Even though corporations frequently withhold specific data on operations, strategy, and performance for reasons of competitive advantage, there are many businesses interested enough in climate risks to provide information to researchers and analysts skilled enough to undertake studies. More importantly, businesses belong to associations, which regularly conduct impact reviews of such topics as trade, regulatory change, and workforce development. By aggregating research findings across firms in an industry, this type of information is used to conduct strategic assessments of likely consequences of threats and opportunities.
Scholars and business analysts regularly retrieve data from firms, process it to obscure sensitive information and then publish the results in peer-reviewed journals. These authors have an enormous incentive to be accurate, and their work should serve as a baseline from which more scientific estimates of economic impact can be made. It should become common practice for scientists to convert and expand such studies into robust peer-reviewed analysis that can be used by climate assessments.

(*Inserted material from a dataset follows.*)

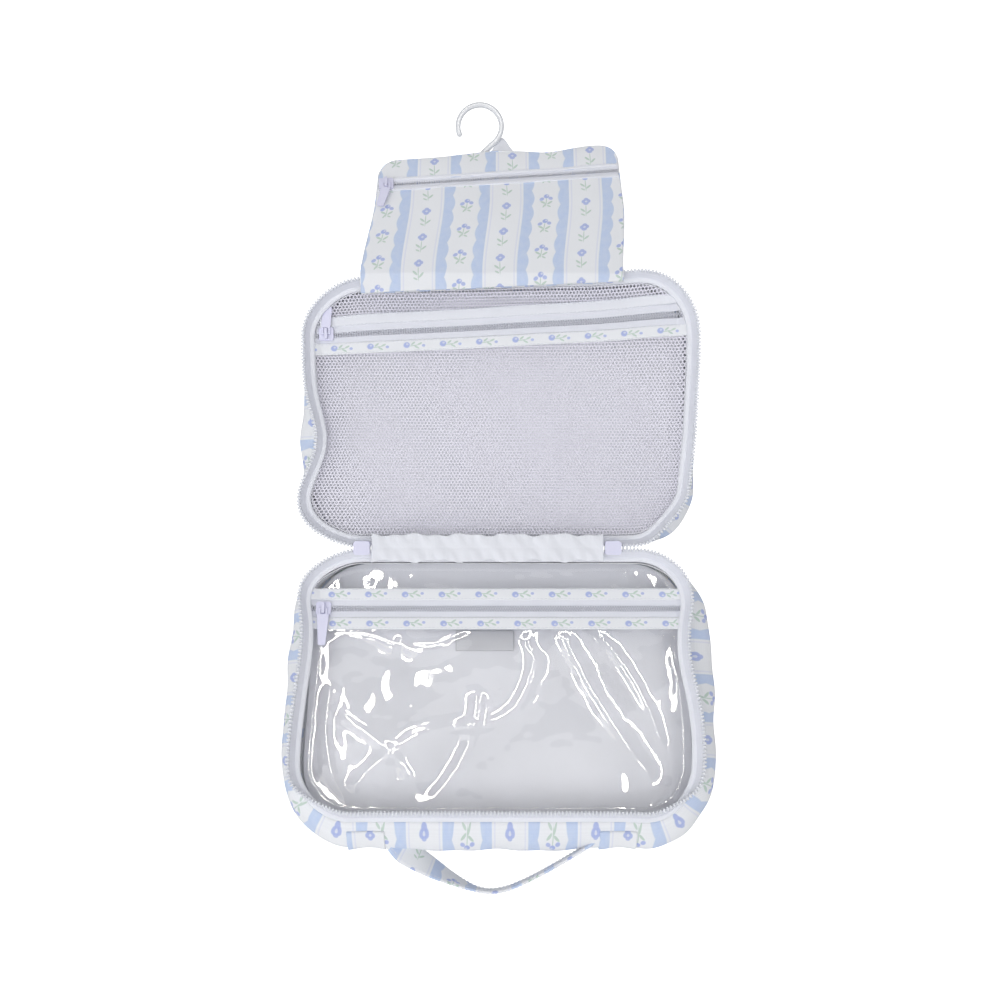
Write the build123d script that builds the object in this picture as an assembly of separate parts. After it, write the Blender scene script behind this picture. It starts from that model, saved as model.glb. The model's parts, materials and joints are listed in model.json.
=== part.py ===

The research community needs to be much better prepared for future assessments, publishing high-quality studies on climate and the economy well in advance of deadlines for IPCC and other reports. But this means that there needs to be collaboration with the private sector to collect good data, and that research funding needs to be balanced. In the U.S. we have spent several decades and billions of dollars observing and modeling the earth and analyzing climate risks to water and ecology, compared to a few million a year for socioeconomic impact studies.
The economic impacts won't necessarily always be negative or large—that's why we need research to examine which sectors, firms, workers and regions will benefit or lose from what type of climate changes. The science community has been ignoring this research at their peril—and at the planet's peril: money talks. Science needs to talk to the money.